The Bush administration claimed since 2002 that North Korea had a nuclear weapons program—a proposition that was summarily mocked by opponents who pretended that Bill Clinton’s ridiculous 1994 deal with the North Koreans was as good as gold. 

Now North Korea admits for the first time, officially, that is has nuclear weapons, despite saying over and over that they didn’t.  They had been saying instead that their nuclear program was all for power generation purposes.  (Sound familiar?)

SEOUL, South Korea – North Korea announced for the first time Thursday it has nuclear weapons, and it rejected moves to restart disarmament talks anytime soon, saying the bombs are protection against an increasingly hostile United States.
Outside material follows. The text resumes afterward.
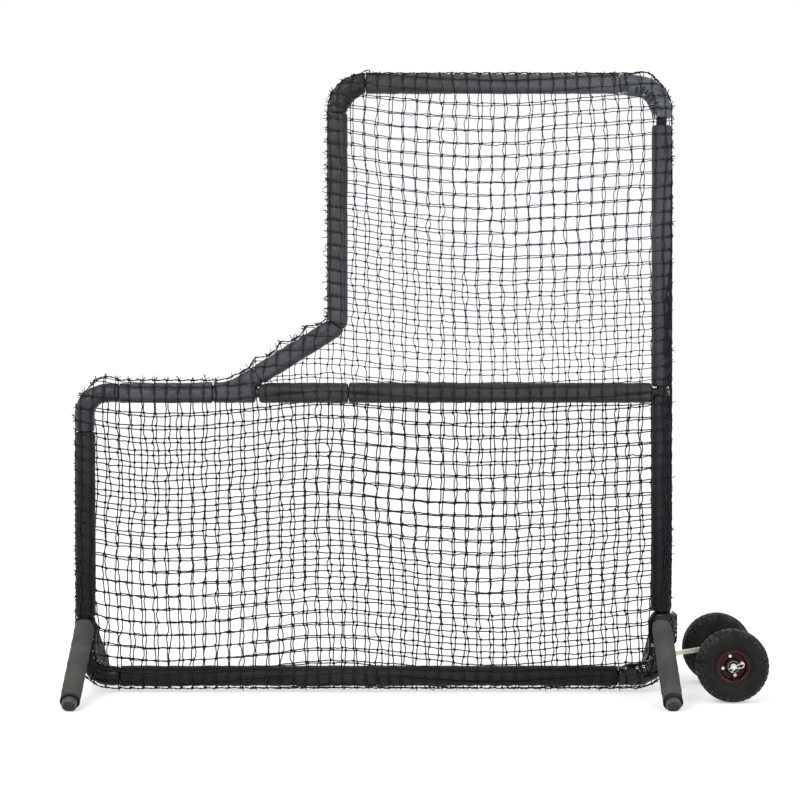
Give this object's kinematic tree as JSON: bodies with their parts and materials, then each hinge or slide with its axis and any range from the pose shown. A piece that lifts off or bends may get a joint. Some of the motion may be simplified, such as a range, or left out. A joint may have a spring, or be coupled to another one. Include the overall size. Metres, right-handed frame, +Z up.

The communist state’s statement dramatically raised the stakes in the 2-year-old nuclear confrontation and posed a grave challenge to President Bush, who started his second term with a vow to end North Korea’s nuclear program through six-nation talks.

“We … have manufactured nukes for self-defense to cope with the Bush administration’s evermore undisguised policy to isolate and stifle the (North),” the North Korean Foreign Ministry said in a statement carried by the state-run Korean Central News Agency. The news agency used the colloquial term “nukes” in its English-language account.

It said Washington’s alleged attempt to topple the North’s regime “compels us to take a measure to bolster its nuclear weapons arsenal in order to protect the ideology, system, freedom and democracy chosen by its people.”

Notice how the news story as written by Sang-Hun Choe, Associated Press Writer, then concludes by INFORMING us that, despite the story he just wrote,  the Bush administration, after long suspecting North Korea of having a secret nuclear weapons program, was wrong.  The reporter says North Korea was now “restarting its plutonium-based nuclear weapons program, which had been frozen under the 1994 agreement.”

The nuclear crisis began in 2002 when U.S. officials accused North Korea of running a secret uranium-enrichment program in violation of international treaties. Washington and its allies cut off free fuel oil shipments delivered to the impoverished country under a 1994 deal with the United States.

North Korea retaliated by quitting the Nuclear Nonproliferation Treaty in early 2003 and restarting its plutonium-based nuclear weapons program, which had been frozen under the 1994 agreement.

The whole point is that it wasn’t in fact “frozen” at all.  A team of third world scientists can’t restart a nuclear weapons program and in one year produce nuclear weapons.  Ask Iran.  And Saddam Hussein of Iraq.